Now I realize that might just be a difficult indictment on our world, a world in which Christmas has become such a consumer affair, where it is tied to sales figures and year-end economic forecasts. But it makes me wonder, and I hope it does you. Maybe Dickens gave us the clearest image of Christmas when the Ghost of Christmas Present showed Ebenezer Scrooge and us the scene of the miners, in the midst of their lives of degradation and poverty, singing joyously in celebration of the promise. That’s a scene that’s often left out of productions of “A Christmas Carol,” but maybe that truly is Christmas!
I know I’ve given you a lot of “maybe’s” today. But I’m thinking that those maybe’s are ways we can break out of the normal celebration of this event, a celebration that too often ends up making us more stressed than joyful, and more depressed than happy. Maybe if we think of the promise of this season being that which breaks into those tough times of life, and doesn’t dismiss them, maybe then we can know what God had in mind for us.
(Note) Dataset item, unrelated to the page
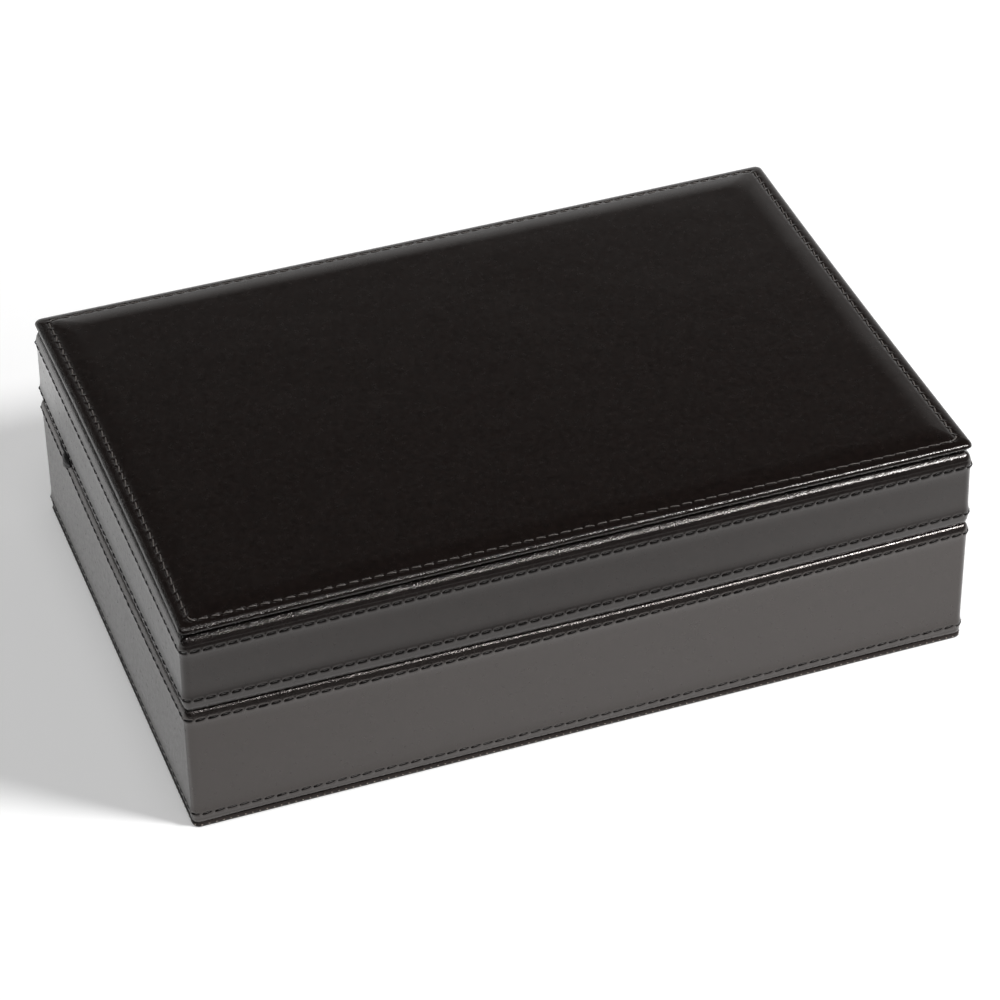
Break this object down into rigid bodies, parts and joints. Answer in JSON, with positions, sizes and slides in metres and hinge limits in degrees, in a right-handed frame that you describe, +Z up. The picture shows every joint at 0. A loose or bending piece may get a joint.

So think about the world into which our Advent season comes this year. Think about your own life, and how the coming of the Christ Child just might interrupt a lot of things. (To say it interrupted things in Josephs life would be an understatement!) And even though times might be tough, think still about the joy, and the wonder, and the promise. No matter what is going on, there is still Good News
Eternal God, whose great love for us caused you to send Yeshua into our world, help us to know the promise he brings, and to share that promise with others this wondrous season. Save us from the complacency of our lives. Help us to remember each day of this Advent season, the joy and the wonder it brings to the world, and to our lives. For this we pray in Jesus’ name, Amen.